* BEGIN *

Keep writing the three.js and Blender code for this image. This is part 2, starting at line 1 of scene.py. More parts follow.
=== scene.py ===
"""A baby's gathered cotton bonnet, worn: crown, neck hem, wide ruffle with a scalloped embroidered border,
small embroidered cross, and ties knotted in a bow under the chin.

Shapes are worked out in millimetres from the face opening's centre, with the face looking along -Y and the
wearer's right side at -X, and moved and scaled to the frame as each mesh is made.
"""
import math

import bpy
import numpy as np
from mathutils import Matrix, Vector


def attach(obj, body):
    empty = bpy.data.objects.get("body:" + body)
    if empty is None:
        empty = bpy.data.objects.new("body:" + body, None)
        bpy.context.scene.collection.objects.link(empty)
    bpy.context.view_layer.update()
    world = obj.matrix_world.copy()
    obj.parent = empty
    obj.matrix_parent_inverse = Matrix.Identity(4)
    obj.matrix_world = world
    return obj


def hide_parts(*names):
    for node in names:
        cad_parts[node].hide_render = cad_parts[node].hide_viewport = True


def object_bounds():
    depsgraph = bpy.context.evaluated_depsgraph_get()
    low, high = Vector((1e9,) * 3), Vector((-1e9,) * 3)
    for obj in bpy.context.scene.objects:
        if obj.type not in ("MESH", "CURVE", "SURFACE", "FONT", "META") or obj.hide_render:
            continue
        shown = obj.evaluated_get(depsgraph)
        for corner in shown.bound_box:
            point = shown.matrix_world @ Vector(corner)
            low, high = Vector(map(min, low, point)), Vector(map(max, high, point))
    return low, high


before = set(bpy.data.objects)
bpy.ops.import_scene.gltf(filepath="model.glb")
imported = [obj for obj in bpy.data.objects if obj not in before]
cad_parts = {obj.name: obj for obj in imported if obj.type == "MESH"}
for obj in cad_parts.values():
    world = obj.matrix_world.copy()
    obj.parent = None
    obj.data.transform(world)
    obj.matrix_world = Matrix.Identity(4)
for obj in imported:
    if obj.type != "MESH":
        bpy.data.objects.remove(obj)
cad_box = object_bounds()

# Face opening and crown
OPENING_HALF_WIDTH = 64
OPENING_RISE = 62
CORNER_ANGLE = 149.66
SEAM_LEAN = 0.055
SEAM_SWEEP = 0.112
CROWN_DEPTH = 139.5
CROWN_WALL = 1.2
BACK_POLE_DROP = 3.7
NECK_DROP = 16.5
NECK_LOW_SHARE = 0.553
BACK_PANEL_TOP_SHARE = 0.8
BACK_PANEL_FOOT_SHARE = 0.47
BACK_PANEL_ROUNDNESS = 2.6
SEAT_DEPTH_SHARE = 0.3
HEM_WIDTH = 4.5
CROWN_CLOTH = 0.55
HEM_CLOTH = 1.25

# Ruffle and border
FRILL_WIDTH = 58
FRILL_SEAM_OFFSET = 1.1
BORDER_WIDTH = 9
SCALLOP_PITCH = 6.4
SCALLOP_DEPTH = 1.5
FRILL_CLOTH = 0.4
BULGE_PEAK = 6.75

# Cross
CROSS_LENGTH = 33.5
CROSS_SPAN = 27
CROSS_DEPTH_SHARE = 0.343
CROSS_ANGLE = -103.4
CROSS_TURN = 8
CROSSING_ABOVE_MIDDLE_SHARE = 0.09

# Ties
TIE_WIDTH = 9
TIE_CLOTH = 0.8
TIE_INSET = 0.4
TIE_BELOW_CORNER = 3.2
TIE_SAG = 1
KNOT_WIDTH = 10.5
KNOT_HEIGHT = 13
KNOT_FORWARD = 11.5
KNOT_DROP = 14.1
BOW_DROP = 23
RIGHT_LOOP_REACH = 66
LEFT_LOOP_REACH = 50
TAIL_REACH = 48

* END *

TASK DETAILS:
Locate "point = shown.matrix_world" in the material, then quote the line that contains it and all lines after it through the final one.

RESULT BELOW:
            point = shown.matrix_world @ Vector(corner)
            low, high = Vector(map(min, low, point)), Vector(map(max, high, point))
    return low, high


before = set(bpy.data.objects)
bpy.ops.import_scene.gltf(filepath="model.glb")
imported = [obj for obj in bpy.data.objects if obj not in before]
cad_parts = {obj.name: obj for obj in imported if obj.type == "MESH"}
for obj in cad_parts.values():
    world = obj.matrix_world.copy()
    obj.parent = None
    obj.data.transform(world)
    obj.matrix_world = Matrix.Identity(4)
for obj in imported:
    if obj.type != "MESH":
        bpy.data.objects.remove(obj)
cad_box = object_bounds()

# Face opening and crown
OPENING_HALF_WIDTH = 64
OPENING_RISE = 62
CORNER_ANGLE = 149.66
SEAM_LEAN = 0.055
SEAM_SWEEP = 0.112
CROWN_DEPTH = 139.5
CROWN_WALL = 1.2
BACK_POLE_DROP = 3.7
NECK_DROP = 16.5
NECK_LOW_SHARE = 0.553
BACK_PANEL_TOP_SHARE = 0.8
BACK_PANEL_FOOT_SHARE = 0.47
BACK_PANEL_ROUNDNESS = 2.6
SEAT_DEPTH_SHARE = 0.3
HEM_WIDTH = 4.5
CROWN_CLOTH = 0.55
HEM_CLOTH = 1.25

# Ruffle and border
FRILL_WIDTH = 58
FRILL_SEAM_OFFSET = 1.1
BORDER_WIDTH = 9
SCALLOP_PITCH = 6.4
SCALLOP_DEPTH = 1.5
FRILL_CLOTH = 0.4
BULGE_PEAK = 6.75

# Cross
CROSS_LENGTH = 33.5
CROSS_SPAN = 27
CROSS_DEPTH_SHARE = 0.343
CROSS_ANGLE = -103.4
CROSS_TURN = 8
CROSSING_ABOVE_MIDDLE_SHARE = 0.09

# Ties
TIE_WIDTH = 9
TIE_CLOTH = 0.8
TIE_INSET = 0.4
TIE_BELOW_CORNER = 3.2
TIE_SAG = 1
KNOT_WIDTH = 10.5
KNOT_HEIGHT = 13
KNOT_FORWARD = 11.5
KNOT_DROP = 14.1
BOW_DROP = 23
RIGHT_LOOP_REACH = 66
LEFT_LOOP_REACH = 50
TAIL_REACH = 48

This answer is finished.